The classical nature of Werner’s medium – large-scale oil portraiture – alludes to what was once considered a category of “high” art in which the female was central. Yet Werner’s paintings never lose their “pop” quality; their essence is sugary kitsch. The subjects could have sprung from the pages of today’s Vogue; even their impassive stares are reminiscent of the blank-faced models gracing the magazine’s glossy pages.

As the works are not reflections of real life, but of the magazine’s construction of reality, Werner’s art takes on the artificiality of the idealized female form in a new way. The self-referential nature of the portraits – their play between painting and magazine as separate artistic media – complicates the distinction between the two. But what seals the deal is the way Werner every so often inserts these model girls into ever more campy natural landscapes. These fake, kitschy scenes are so blatantly disconnected from the girls themselves – though they both reside in the world of the unnatural – that they only serve to further reinforce our unease with the world of the idealized forms that face us.

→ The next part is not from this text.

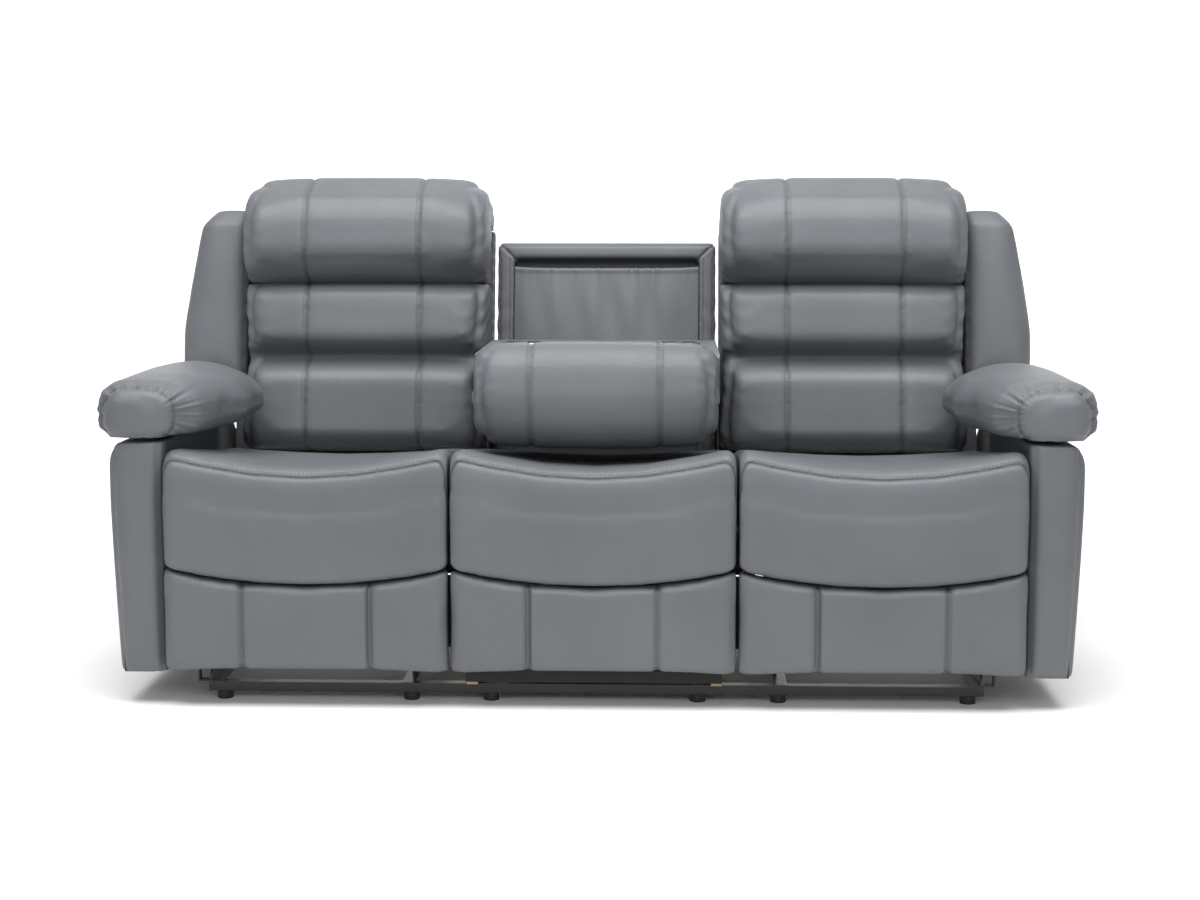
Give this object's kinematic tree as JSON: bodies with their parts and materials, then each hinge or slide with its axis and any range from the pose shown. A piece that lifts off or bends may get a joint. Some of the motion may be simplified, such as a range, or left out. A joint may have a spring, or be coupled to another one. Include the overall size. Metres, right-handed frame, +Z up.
{
  "type": "sofa with drop down console",
  "caption": "Reclining sofa in grey faux leather whose middle back folds down into a console with cup holders.",
  "frame": {"origin": "on the floor under the middle of the footprint, with the outer seats upright and the middle back folded down", "axes": "+X along the seats, to the right seen from the front, +Y to the rear, +Z up"},
  "size_m": [1.984, 0.95, 1.0544],
  "materials": {
    "grey_upholstery": "satin",
    "black_steel": "satin",
    "stainless_steel": "brushed",
    "plywood": "raw",
    "black_plastic": "matte",
    "webbing": "woven",
    "black_cloth": "matte"
  },
  "bodies": {
    "frame": {"front_rail": "black_steel", "rear_rail": "black_steel", "floor_glides": "black_plastic", "base_plates": "black_steel", "centre_seat_box": "plywood", "centre_seat_webbing": "webbing", "centre_seat_cushion": "grey_upholstery", "centre_front_panel": "grey_upholstery", "centre_base_board": "black_cloth", "recess_frame": "grey_upholstery", "recess_pouch": "grey_upholstery", "recess_brackets": "black_steel", "left_arm_body": "grey_upholstery", "right_arm_body": "grey_upholstery", "left_arm_pad": "grey_upholstery", "right_arm_pad": "grey_upholstery", "arm_frames": "black_steel", "arm_brackets": "black_steel"},
    "console": {"console_board": "plywood", "console_tray": "grey_upholstery", "console_cup_holders": "stainless_steel", "console_hinge_arms": "black_steel", "console_lumbar_cushion": "grey_upholstery", "console_head_cushion": "grey_upholstery"},
    "right_seat": {"right_seat_box": "plywood", "right_seat_webbing": "webbing", "right_seat_cushion": "grey_upholstery", "right_seat_plates": "black_steel"},
    "right_back": {"right_back_frame": "plywood", "right_back_brackets": "black_steel", "right_back_shell": "grey_upholstery", "right_lumbar_cushion": "grey_upholstery", "right_head_cushion": "grey_upholstery"},
    "right_front_swing": {"right_swing_front": "black_steel"},
    "right_rear_swing": {"right_swing_rear": "black_steel"},
    "right_footrest_link_a": {"right_link_a": "black_steel"},
    "right_footrest_link_b": {"right_link_b": "black_steel"},
    "right_footrest_link_c": {"right_link_c": "black_steel"},
    "right_footrest_link_d": {"right_link_d": "black_steel"},
    "right_footrest": {"right_footrest_board": "plywood", "right_footrest_pad": "grey_upholstery"},
    "right_handle": {"right_release_handle": "black_plastic"},
    "left_seat": {"left_seat_box": "plywood", "left_seat_webbing": "webbing", "left_seat_cushion": "grey_upholstery", "left_seat_plates": "black_steel"},
    "left_back": {"left_back_frame": "plywood", "left_back_brackets": "black_steel", "left_back_shell": "grey_upholstery", "left_lumbar_cushion": "grey_upholstery", "left_head_cushion": "grey_upholstery"},
    "left_front_swing": {"left_swing_front": "black_steel"},
    "left_rear_swing": {"left_swing_rear": "black_steel"},
    "left_footrest_link_a": {"left_link_a": "black_steel"},
    "left_footrest_link_b": {"left_link_b": "black_steel"},
    "left_footrest_link_c": {"left_link_c": "black_steel"},
    "left_footrest_link_d": {"left_link_d": "black_steel"},
    "left_footrest": {"left_footrest_board": "plywood", "left_footrest_pad": "grey_upholstery"},
    "left_handle": {"left_release_handle": "black_plastic"}
  },
  "joints": [
    {"name": "right_recline", "type": "hinge", "parent": "right_seat", "child": "right_back", "pos_m": [0.571, 0.2, 0.33], "axis": [-1, 0, 0], "range_deg": [0, 35]},
    {"name": "right_front_swing_turn", "type": "hinge", "parent": "frame", "child": "right_front_swing", "pos_m": [0.571, -0.1666, 0.11], "axis": [1, 0, 0], "range_deg": [0, 42]},
    {"name": "right_rear_swing_turn", "type": "hinge", "parent": "frame", "child": "right_rear_swing", "pos_m": [0.571, 0.0634, 0.11], "axis": [1, 0, 0], "range_deg": [0, 42]},
    {"name": "right_seat_level", "type": "hinge", "parent": "right_front_swing", "child": "right_seat", "pos_m": [0.571, -0.12001, 0.23136], "axis": [-1, 0, 0], "range_deg": [0, 42]},
    {"name": "right_footrest_open", "type": "hinge", "parent": "right_seat", "child": "right_footrest_link_a", "pos_m": [0.571, -0.2805, 0.2768], "axis": [-1, 0, 0], "range_deg": [0, 94]},
    {"name": "right_link_b_turn", "type": "hinge", "parent": "right_seat", "child": "right_footrest_link_b", "pos_m": [0.571, -0.2285, 0.2608], "axis": [-1, 0, 0], "range_deg": [0, 94]},
    {"name": "right_link_c_turn", "type": "hinge", "parent": "right_footrest_link_a", "child": "right_footrest_link_c", "pos_m": [0.571, -0.232, 0.07001], "axis": [1, 0, 0], "range_deg": [0, 94]},
    {"name": "right_link_d_turn", "type": "hinge", "parent": "right_footrest_link_a", "child": "right_footrest_link_d", "pos_m": [0.571, -0.24387, 0.12064], "axis": [1, 0, 0], "range_deg": [0, 94]},
    {"name": "right_footrest_turn", "type": "hinge", "parent": "right_footrest_link_c", "child": "right_footrest", "pos_m": [0.571, -0.392, 0.19501], "axis": [-1, 0, 0], "range_deg": [0, 94]},
    {"name": "right_release", "type": "hinge", "parent": "frame", "child": "right_handle", "pos_m": [0.96, -0.112, 0.365], "axis": [0, 0, -1], "range_deg": [0, 40], "stiffness_Nm_per_rad": 0.6},
    {"name": "left_recline", "type": "hinge", "parent": "left_seat", "child": "left_back", "pos_m": [-0.571, 0.2, 0.33], "axis": [-1, 0, 0], "range_deg": [0, 35]},
    {"name": "left_front_swing_turn", "type": "hinge", "parent": "frame", "child": "left_front_swing", "pos_m": [-0.571, -0.1666, 0.11], "axis": [1, 0, 0], "range_deg": [0, 42]},
    {"name": "left_rear_swing_turn", "type": "hinge", "parent": "frame", "child": "left_rear_swing", "pos_m": [-0.571, 0.0634, 0.11], "axis": [1, 0, 0], "range_deg": [0, 42]},
    {"name": "left_seat_level", "type": "hinge", "parent": "left_front_swing", "child": "left_seat", "pos_m": [-0.571, -0.12001, 0.23136], "axis": [-1, 0, 0], "range_deg": [0, 42]},
    {"name": "left_footrest_open", "type": "hinge", "parent": "left_seat", "child": "left_footrest_link_a", "pos_m": [-0.571, -0.2805, 0.2768], "axis": [-1, 0, 0], "range_deg": [0, 94]},
    {"name": "left_link_b_turn", "type": "hinge", "parent": "left_seat", "child": "left_footrest_link_b", "pos_m": [-0.571, -0.2285, 0.2608], "axis": [-1, 0, 0], "range_deg": [0, 94]},
    {"name": "left_link_c_turn", "type": "hinge", "parent": "left_footrest_link_a", "child": "left_footrest_link_c", "pos_m": [-0.571, -0.232, 0.07001], "axis": [1, 0, 0], "range_deg": [0, 94]},
    {"name": "left_link_d_turn", "type": "hinge", "parent": "left_footrest_link_a", "child": "left_footrest_link_d", "pos_m": [-0.571, -0.24387, 0.12064], "axis": [1, 0, 0], "range_deg": [0, 94]},
    {"name": "left_footrest_turn", "type": "hinge", "parent": "left_footrest_link_c", "child": "left_footrest", "pos_m": [-0.571, -0.392, 0.19501], "axis": [-1, 0, 0], "range_deg": [0, 94]},
    {"name": "left_release", "type": "hinge", "parent": "frame", "child": "left_handle", "pos_m": [-0.96, -0.112, 0.365], "axis": [0, 0, 1], "range_deg": [0, 40], "stiffness_Nm_per_rad": 0.6},
    {"name": "console_fold", "type": "hinge", "parent": "frame", "child": "console", "pos_m": [0, 0.16, 0.545], "axis": [-1, 0, 0], "range_deg": [0, 102]}
  ],
  "couplings": [
    {"joint": "right_front_swing_turn", "follows": "right_recline", "ratio": 1.2},
    {"joint": "right_rear_swing_turn", "follows": "right_recline", "ratio": 1.2},
    {"joint": "right_seat_level", "follows": "right_recline", "ratio": 1.2},
    {"joint": "right_link_b_turn", "follows": "right_footrest_open", "ratio": 1},
    {"joint": "right_link_c_turn", "follows": "right_footrest_open", "ratio": 1},
    {"joint": "right_link_d_turn", "follows": "right_footrest_open", "ratio": 1},
    {"joint": "right_footrest_turn", "follows": "right_footrest_open", "ratio": 1},
    {"joint": "left_front_swing_turn", "follows": "left_recline", "ratio": 1.2},
    {"joint": "left_rear_swing_turn", "follows": "left_recline", "ratio": 1.2},
    {"joint": "left_seat_level", "follows": "left_recline", "ratio": 1.2},
    {"joint": "left_link_b_turn", "follows": "left_footrest_open", "ratio": 1},
    {"joint": "left_link_c_turn", "follows": "left_footrest_open", "ratio": 1},
    {"joint": "left_link_d_turn", "follows": "left_footrest_open", "ratio": 1},
    {"joint": "left_footrest_turn", "follows": "left_footrest_open", "ratio": 1}
  ]
}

Yet if the artistic endeavor is to openly evaluate, and perhaps even subvert, the fashion model ideal, it falls short in the end. Though Werner questions the constructed nature of these girls by multiplying the codes of artificiality that mark them, she provides no alternatives. What’s more, by pushing the boundaries of kitsch so strongly in the scenic backgrounds, she seems to step into comical exaggeration rather than critical inquiry.

Still, these women can’t help but persist as an ideal. In the end, the exhibit feels more like a musing on the exaggeration of kitsch through the idealized female form, rather than a true critique of our conceptions of her elevated place in contemporary culture.

“Too Much Happiness” is running at Parisian Laundry (3550 St. Antoine O.) until April 19.